I really cannot explain in words the wonderful feelings one experiences at the moment they finally accomplish shared POI between field points and broadheads, since I can’t, I’ll explain how to achieve them.
This is an in depth step-by-step tuning method that will have your field points and broadheads hitting the same POI…which really is the only true tell tale way to know for certain that your bow and arrows are tuned. A bullet through paper will only get you so far…broadhead tipped arrows will only get you so far…there’s no excuse for having to resight in for broadheads after practicing all year with your field points. For some of you this will be so dang easy, you’ll wonder why the heck nobody has explained this to you before.
1 – First things first…make sure the spine range of the arrow is matched to the preferred draw length/draw weight/point weight. Spin test each arrow with broadheads and with field points. If it wobbles, discard it. Wobbly arrows will never group with others and it’ll just lead to headaches. It’s best to weed those out before starting. Adjust just arrow rest for center shot basically by just eyeing it up…seriously, that’s all that is needed for this first step.

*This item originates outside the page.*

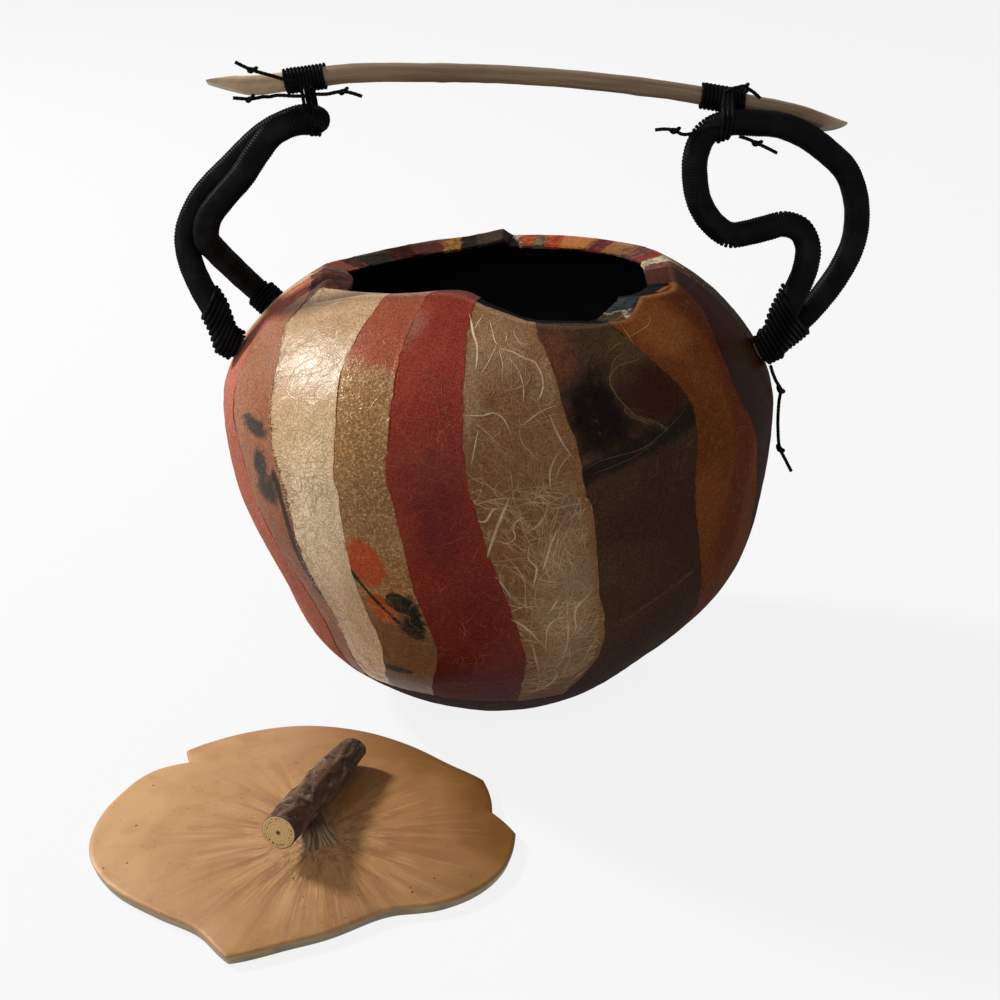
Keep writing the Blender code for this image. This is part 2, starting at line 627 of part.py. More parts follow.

2 – Next, start shooting. You may have a little wobble in your flight but as long as you’re maintaining decent groups you’re all set for threading a broadhead. Paper tuning could also be done prior to this, but it’s not really necessary.
3 – At 20 yards and on a broadhead-approved target, shoot a broadhead tipped arrow at an aiming point. Where did it hit??? Lower, higher, right left??? If you’re arrow is spinned correctly, you should only have to move your rest 1/32″ in whatever direction or directions your broadhead missed the POI of your field points.
If you missed low of your field points, raise your rest/lower your nock point.
If you missed high of your field points, lower your rest/raise your nock point.
If you missed left of your field points then move your rest to the right.
If you missed right of your field points then move your rest to the left.
4 – Repeat steps 2 and 3 until your field points and broadheads have the same POI.
Hip, hip, hurray!! Wait, no?! Ok, trouble shooting time.
No matter what adjustments are made, there are still vertical differences in impact. Things to look for: A) Rest spring tension…it could be too stiff or it could be too weak. Play with the tension and see how the arrows react. B) There may be fletching contact on the arrow rest, cables, or bow riser. Make sure there’s 100% clearance. C) dual cam bow…tiller needs to be adjusted. Add half a turn to the upper limb bolt or take half a turn out of the bottom. Observe the arrows reaction to these changes and adjust appropriately.
No matter what adjustments are made, there are still horizontal differences in impact. These are spine issues. This really is the difficult part, but not really difficult part(I know, oxymoron, forgive me). This is where the intimate relationship with ones bow really comes along because this is where arrow spine/draw weight mismatches really start to show. When one tunes a bow, they are tuning the bow around an arrow. There are so many variables that come into play when it comes to arrow spine that it’s not even funny. For all intensive purposes, draw weight will be the only variable we will play with. A bow can be paper tuned all nice and perfect but paper will not show an imperfect spine match with the bow. If you’re arrows are not spinned correctly it’s not going to show up on paper at 6 feet…it will however show up at 20 yards when your broadhead tipped arrow hits 4-6″ right/left of your field points POI.
Whatever you do, leave the rest at center shot. Keep your rests center shot no more than 1/32″ right/left of center. We’re going to play with draw weight the one step that nobody really thinks about because once they settle on a draw weight, they don’t want it to change.
More than anything, people try to shoot too weak of spinned arrows, so start by taking half a turn out of each limb bolt…shoot…repeat. Keep doing this process until the broadheads and field points come together to the same POI. In most cases adjustments shouldn’t have to exceed any more than one complete turn of each limb bolt. If the spread gets worse then go back the opposite way. The only down side to this is that you may end up a few lbs heavier or lighter in draw weight…but for your common MI whitetail, it shouldn’t matter.
There you have it…not only are you completely tuned in for broadheads, but you now have the comfort and confidence of knowing that your bow pretty much cannot be tuned or tweaked any better, and you know everything is matched and the results are the most perfect flying arrow you could ever achieve.